А так ничего. Уже почти четыре века со времен тридцатилетней войны все тот же самый, неизменный аромат. Пива и маринованных колбасок с луком. Такой неромантичный, приземленый, фикусный, для нас привыкших полной грудью вдыхать Магнитку или Днепрогэс. И человечину. Свою. Родную. Не смешно.
Да. Странные выводы напрашиваются из этого исторического унижения малого и братского народа. Самых западных славян в Европе. Место в первом томе истории не плата и не гарантия места во втором, вообще. В принципе. Как факта и исторической общности. Останови тогда, в 1938, храбрые чехи, - а ведь когда-то четыре крестовых похода отразили, - сидя в своей рыбке-крепости, еще те родственники Ильи Муромца, задержи братья всем миром немецкую гадину, наверное, еще быстрее пришла бы Европа к своему нынешнему вненациональному бытованию, но с чехами скорее в бронзе, чем во плоти. А так, как езда в горбатом «Запорожце». Час унижения, но и ты на пляже. Вместе со всеми. Стыдно признаться, а между тем и оспорить невозможно.
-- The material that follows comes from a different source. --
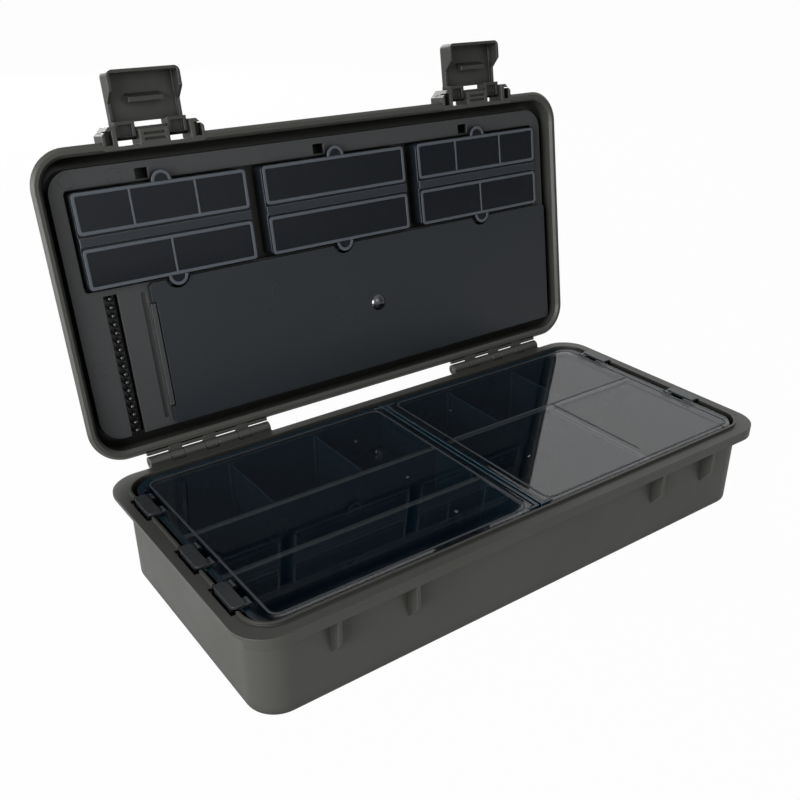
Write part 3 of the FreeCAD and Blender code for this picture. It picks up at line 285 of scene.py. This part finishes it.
# ---- The pins
# Drawn stainless wire in the hinges and latches. The die leaves faint lines along it, which stretch its
# highlights lengthwise. They are drawn coarser than the real ones, so that they show.
PIN_LINE = 0.3 * MM
PIN_RUN = 50.0 * MM
pin_steel, pin_tree, pin_shader = blank("drawn_stainless_pin")
pin_place = add(pin_tree, "ShaderNodeTexCoord").outputs["Object"]
pin_spread = add(pin_tree, "ShaderNodeMapping", {"Vector": pin_place,
                                                 "Scale": (1 / PIN_RUN, 1 / PIN_LINE, 1 / PIN_LINE)})
pin_lines = add(pin_tree, "ShaderNodeTexNoise", {"Vector": pin_spread.outputs["Vector"], "Scale": 1.0})
pin_gloss = add(pin_tree, "ShaderNodeMapRange", {"Value": pin_lines.outputs["Fac"],
                                                 "To Min": 0.2, "To Max": 0.4})
wire(pin_tree, pin_shader, {"Metallic": 1.0, "Base Color": linear("b8b8b6"),
                            "Roughness": pin_gloss.outputs["Result"]})
dress(pin_steel, "hinge_pin_left", "hinge_pin_right", "latch_pin_left", "latch_pin_right")


# ---- The trays and their dividers
# Smoked-black polystyrene from a polished mould: glossy, nearly black and slightly blue. Its edges are
# painted pale as a painted highlight. The dividers are loose plates of the same plastic, which slide between
# guides on the walls.
tray_plastic = moulded("smoked_polystyrene_tray", colour="15323f", cloud="112833", edge_highlight="8c979d",
                       roughness=0.25, grain=1.5, depth=0.003, edge=0.6, ior=1.59, reach=1.5)
dress(tray_plastic, "tray_left", "tray_right", "divider_left_1", "divider_left_2", "divider_right_1",
      "divider_right_2")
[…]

Отсюда, пожалуй, ощущение абсурдного, как естественного и даже практического, столь свойственное чехам. Спасительная, жизнеутверждающая философия, великого народа лишенного выхода к морю. И смешная. А иметь смех – национальным символом, главной опорой и спасением, в кругу орлов и львов с единорогами, да, кто же станет об этом песни петь? Трубить в рожок животворящий отбой, ставший если не гимном, то уж точно всеобщей колыбельной? Впитанный и усвоенный с молоком матери. Никто не станет. Как-то не удобно, да и, вообще, поймут не так, другие исторические общности к абсурдному восприятию действительности не склонные. Потому-то и нет в Чехии памятников, нелепому, как сама жизнь, бессмысленному, но непобедимому пораженцу, непреклонному Йозефу Швейку, солдату девяносто первого пехотного полка императорской и королевской армии Франца-Иосифа Первого.
Так уж устроен этот свет. Есть вещи, без которых не прожить вообще, не быть, но лучше, чтобы соседи об этом не догадывались. Только уролог и гробовщик.
А знаете ли, что пани Швейкова звала своего сына в детстве Пепик?